- [Data excerpt]:
-=-=-

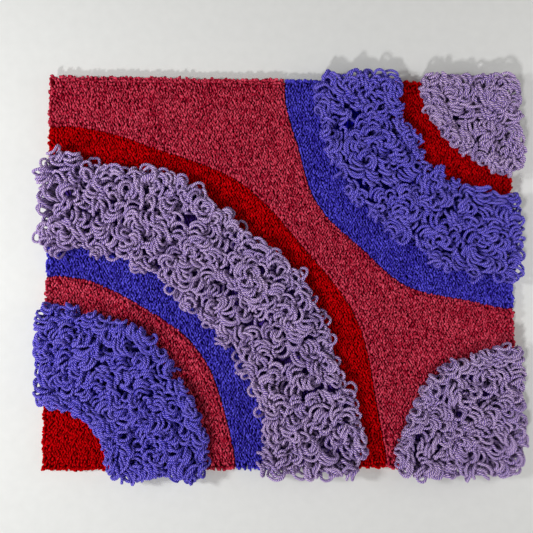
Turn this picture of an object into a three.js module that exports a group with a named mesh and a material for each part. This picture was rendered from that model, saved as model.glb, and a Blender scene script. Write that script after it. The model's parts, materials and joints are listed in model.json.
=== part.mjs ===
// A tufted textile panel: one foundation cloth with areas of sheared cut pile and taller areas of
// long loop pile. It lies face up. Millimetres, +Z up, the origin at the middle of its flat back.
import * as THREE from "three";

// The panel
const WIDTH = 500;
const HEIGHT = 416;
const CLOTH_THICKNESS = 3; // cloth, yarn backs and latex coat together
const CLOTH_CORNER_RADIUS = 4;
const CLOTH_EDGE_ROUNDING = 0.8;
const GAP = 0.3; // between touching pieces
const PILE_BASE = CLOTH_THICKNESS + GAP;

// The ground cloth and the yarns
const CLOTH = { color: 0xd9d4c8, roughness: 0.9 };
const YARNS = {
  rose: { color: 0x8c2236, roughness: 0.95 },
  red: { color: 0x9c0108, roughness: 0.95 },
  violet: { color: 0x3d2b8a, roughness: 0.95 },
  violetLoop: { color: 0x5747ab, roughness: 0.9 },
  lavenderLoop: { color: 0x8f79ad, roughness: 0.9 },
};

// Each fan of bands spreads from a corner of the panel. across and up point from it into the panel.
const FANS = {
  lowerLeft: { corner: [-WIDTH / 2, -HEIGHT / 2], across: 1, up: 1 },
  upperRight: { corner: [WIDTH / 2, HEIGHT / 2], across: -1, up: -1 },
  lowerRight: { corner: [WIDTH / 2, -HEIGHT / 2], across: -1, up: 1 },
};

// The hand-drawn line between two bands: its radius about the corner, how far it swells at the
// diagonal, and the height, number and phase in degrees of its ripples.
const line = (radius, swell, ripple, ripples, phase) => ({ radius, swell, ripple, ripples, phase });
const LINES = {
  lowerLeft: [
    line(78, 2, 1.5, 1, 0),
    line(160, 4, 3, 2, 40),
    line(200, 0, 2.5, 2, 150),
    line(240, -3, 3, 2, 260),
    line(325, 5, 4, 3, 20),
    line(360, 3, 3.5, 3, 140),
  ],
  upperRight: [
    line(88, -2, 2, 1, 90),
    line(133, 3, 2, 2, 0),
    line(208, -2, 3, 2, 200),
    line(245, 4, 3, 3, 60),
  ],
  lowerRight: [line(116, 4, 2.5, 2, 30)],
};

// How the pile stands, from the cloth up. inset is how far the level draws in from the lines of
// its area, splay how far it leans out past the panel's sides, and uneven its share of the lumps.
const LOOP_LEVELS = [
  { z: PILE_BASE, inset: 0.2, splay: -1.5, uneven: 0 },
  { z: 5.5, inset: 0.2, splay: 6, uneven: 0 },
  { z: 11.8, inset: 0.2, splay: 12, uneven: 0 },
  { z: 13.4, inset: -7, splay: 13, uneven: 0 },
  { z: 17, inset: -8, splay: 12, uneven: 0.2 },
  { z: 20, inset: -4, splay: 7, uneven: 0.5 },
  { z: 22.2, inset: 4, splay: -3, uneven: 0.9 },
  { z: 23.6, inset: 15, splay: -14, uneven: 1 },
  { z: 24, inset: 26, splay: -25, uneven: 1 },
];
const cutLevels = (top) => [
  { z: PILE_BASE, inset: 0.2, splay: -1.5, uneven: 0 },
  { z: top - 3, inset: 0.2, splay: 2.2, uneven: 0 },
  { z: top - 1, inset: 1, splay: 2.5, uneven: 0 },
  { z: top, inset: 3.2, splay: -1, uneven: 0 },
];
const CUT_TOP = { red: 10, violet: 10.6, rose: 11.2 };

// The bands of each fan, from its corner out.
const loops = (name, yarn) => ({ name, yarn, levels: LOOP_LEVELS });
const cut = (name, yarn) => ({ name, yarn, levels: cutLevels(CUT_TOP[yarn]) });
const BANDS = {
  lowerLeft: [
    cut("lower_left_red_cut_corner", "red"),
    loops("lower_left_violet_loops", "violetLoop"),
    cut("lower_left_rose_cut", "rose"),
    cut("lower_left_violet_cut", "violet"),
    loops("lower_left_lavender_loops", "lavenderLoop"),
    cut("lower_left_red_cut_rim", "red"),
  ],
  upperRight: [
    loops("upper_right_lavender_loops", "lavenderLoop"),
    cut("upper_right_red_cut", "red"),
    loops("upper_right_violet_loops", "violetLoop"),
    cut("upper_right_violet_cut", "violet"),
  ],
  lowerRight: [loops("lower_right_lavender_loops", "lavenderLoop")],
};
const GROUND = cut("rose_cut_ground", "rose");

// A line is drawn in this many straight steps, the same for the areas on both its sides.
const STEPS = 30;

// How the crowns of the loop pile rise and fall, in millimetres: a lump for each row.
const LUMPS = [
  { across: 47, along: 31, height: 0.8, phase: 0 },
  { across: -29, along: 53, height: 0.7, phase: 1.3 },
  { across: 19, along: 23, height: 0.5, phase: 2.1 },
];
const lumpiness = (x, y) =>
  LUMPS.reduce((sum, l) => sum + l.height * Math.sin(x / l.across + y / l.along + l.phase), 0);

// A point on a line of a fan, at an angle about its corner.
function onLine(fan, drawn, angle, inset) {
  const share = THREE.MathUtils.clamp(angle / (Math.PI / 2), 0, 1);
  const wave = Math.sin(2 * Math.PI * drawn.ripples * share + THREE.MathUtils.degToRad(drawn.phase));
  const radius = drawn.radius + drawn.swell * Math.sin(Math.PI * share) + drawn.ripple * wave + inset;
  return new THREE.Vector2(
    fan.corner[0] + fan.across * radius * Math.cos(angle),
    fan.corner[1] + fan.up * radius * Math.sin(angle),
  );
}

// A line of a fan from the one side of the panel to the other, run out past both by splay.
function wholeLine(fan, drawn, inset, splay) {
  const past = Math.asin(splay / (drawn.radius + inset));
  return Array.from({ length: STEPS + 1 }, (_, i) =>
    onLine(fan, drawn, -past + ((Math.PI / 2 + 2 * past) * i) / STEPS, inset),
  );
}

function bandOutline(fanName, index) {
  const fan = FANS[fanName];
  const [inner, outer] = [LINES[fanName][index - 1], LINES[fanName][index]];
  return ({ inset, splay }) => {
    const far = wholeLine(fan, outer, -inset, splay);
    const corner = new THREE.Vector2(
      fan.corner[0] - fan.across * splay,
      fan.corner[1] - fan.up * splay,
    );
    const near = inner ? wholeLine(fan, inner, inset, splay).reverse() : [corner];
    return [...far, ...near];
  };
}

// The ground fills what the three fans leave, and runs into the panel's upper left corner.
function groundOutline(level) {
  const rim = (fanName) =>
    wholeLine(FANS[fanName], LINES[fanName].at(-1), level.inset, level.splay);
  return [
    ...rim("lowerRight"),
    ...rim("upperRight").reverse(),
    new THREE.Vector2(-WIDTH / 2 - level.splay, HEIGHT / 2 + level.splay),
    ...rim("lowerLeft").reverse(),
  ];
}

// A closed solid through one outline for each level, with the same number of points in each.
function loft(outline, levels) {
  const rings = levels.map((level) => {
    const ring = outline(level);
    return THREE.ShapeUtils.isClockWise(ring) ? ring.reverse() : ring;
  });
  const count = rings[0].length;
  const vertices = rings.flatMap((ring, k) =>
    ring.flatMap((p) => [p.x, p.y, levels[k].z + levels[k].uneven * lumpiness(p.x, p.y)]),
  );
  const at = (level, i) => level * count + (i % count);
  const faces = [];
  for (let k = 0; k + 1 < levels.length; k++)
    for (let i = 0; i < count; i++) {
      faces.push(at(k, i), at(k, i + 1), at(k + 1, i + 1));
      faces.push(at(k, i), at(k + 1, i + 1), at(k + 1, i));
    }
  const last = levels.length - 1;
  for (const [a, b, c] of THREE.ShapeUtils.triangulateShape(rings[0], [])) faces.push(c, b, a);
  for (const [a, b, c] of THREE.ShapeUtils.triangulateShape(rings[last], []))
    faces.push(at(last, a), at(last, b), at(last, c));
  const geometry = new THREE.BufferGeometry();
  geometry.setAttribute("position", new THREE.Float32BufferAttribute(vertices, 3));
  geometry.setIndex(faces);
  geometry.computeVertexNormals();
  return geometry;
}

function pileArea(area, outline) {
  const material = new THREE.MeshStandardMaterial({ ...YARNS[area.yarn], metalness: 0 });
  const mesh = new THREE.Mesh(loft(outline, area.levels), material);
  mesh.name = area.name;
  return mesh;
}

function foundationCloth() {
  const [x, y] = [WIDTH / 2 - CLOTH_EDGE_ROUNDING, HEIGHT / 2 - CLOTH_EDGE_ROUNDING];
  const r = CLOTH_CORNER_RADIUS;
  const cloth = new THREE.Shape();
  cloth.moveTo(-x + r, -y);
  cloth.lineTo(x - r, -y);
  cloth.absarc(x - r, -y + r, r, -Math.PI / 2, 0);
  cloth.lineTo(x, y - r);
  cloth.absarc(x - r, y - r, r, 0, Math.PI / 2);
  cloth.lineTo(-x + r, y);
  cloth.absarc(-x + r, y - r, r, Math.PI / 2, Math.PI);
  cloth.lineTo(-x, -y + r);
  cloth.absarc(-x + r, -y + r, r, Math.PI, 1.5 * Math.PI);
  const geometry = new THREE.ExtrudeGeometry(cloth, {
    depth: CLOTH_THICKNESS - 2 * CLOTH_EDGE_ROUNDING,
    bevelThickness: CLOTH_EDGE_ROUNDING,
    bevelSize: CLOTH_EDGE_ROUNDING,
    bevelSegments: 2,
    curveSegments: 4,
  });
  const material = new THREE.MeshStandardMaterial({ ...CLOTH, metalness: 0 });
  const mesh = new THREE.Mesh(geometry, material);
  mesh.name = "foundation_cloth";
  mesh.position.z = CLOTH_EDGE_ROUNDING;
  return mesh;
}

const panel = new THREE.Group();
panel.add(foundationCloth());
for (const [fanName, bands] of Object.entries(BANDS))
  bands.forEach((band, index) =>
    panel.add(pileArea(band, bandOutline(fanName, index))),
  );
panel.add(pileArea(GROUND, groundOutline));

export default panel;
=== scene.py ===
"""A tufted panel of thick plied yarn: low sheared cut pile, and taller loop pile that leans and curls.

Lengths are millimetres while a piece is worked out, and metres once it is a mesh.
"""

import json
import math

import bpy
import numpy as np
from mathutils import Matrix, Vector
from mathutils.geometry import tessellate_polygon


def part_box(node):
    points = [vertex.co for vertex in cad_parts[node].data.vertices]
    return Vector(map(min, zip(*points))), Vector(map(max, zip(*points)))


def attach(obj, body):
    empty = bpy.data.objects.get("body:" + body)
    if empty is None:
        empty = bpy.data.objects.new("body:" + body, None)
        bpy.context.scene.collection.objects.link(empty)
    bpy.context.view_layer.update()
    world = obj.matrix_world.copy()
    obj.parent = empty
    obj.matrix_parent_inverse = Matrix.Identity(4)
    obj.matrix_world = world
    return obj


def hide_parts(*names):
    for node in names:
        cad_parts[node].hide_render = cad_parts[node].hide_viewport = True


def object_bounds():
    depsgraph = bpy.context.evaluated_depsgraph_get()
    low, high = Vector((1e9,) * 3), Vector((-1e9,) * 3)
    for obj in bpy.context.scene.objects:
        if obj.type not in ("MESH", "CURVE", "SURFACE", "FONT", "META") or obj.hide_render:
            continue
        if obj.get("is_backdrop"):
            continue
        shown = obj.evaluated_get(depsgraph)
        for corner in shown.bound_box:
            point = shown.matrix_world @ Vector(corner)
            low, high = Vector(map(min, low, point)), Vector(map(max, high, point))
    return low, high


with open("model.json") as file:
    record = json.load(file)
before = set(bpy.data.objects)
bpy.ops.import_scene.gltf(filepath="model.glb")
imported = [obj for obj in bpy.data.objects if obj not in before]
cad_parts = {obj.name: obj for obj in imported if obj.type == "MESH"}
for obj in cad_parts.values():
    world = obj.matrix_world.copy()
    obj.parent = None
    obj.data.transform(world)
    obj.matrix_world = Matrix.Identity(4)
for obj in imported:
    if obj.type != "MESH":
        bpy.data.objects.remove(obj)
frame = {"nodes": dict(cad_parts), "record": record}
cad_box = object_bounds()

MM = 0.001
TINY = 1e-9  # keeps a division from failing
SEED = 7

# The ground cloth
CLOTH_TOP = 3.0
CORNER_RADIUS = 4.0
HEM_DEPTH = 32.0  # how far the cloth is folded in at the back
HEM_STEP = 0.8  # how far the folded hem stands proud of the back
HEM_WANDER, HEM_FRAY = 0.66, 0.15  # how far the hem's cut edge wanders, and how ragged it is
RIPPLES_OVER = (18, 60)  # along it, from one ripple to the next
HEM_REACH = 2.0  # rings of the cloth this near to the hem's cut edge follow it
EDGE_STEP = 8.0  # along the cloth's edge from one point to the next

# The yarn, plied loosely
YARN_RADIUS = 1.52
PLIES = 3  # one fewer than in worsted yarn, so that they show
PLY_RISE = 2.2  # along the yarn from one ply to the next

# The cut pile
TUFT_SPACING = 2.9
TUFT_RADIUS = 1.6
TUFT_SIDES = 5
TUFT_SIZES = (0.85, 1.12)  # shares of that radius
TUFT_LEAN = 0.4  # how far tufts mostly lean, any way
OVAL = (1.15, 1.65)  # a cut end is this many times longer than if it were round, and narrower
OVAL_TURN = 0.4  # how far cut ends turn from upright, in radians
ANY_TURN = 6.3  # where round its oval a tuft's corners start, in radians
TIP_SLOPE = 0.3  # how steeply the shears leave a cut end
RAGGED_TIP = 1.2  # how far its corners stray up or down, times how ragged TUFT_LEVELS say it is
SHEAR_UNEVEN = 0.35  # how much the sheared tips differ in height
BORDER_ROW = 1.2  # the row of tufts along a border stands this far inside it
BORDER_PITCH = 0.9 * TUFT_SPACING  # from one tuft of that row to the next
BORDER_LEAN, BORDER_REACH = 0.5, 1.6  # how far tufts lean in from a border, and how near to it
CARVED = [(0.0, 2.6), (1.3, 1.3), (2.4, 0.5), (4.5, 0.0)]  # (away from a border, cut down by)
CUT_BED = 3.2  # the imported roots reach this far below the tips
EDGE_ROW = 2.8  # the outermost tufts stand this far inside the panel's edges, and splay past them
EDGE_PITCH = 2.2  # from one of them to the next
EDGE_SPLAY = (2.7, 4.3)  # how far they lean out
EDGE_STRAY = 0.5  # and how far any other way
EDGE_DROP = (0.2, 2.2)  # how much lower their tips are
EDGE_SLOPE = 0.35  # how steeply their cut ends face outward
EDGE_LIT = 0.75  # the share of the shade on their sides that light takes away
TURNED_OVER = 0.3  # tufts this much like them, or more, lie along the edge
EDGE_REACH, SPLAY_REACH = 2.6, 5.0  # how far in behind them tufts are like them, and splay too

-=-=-

- [What the exercise asks]:
Repeat exactly the lines from the one containing "const panel = new THREE.Group();" through the one containing "point = shown.matrix_world", both included, and nothing else.

- [Reply to the task]:
const panel = new THREE.Group();
panel.add(foundationCloth());
for (const [fanName, bands] of Object.entries(BANDS))
  bands.forEach((band, index) =>
    panel.add(pileArea(band, bandOutline(fanName, index))),
  );
panel.add(pileArea(GROUND, groundOutline));

export default panel;
=== scene.py ===
"""A tufted panel of thick plied yarn: low sheared cut pile, and taller loop pile that leans and curls.

Lengths are millimetres while a piece is worked out, and metres once it is a mesh.
"""

import json
import math

import bpy
import numpy as np
from mathutils import Matrix, Vector
from mathutils.geometry import tessellate_polygon


def part_box(node):
    points = [vertex.co for vertex in cad_parts[node].data.vertices]
    return Vector(map(min, zip(*points))), Vector(map(max, zip(*points)))


def attach(obj, body):
    empty = bpy.data.objects.get("body:" + body)
    if empty is None:
        empty = bpy.data.objects.new("body:" + body, None)
        bpy.context.scene.collection.objects.link(empty)
    bpy.context.view_layer.update()
    world = obj.matrix_world.copy()
    obj.parent = empty
    obj.matrix_parent_inverse = Matrix.Identity(4)
    obj.matrix_world = world
    return obj


def hide_parts(*names):
    for node in names:
        cad_parts[node].hide_render = cad_parts[node].hide_viewport = True


def object_bounds():
    depsgraph = bpy.context.evaluated_depsgraph_get()
    low, high = Vector((1e9,) * 3), Vector((-1e9,) * 3)
    for obj in bpy.context.scene.objects:
        if obj.type not in ("MESH", "CURVE", "SURFACE", "FONT", "META") or obj.hide_render:
            continue
        if obj.get("is_backdrop"):
            continue
        shown = obj.evaluated_get(depsgraph)
        for corner in shown.bound_box:
            point = shown.matrix_world @ Vector(corner)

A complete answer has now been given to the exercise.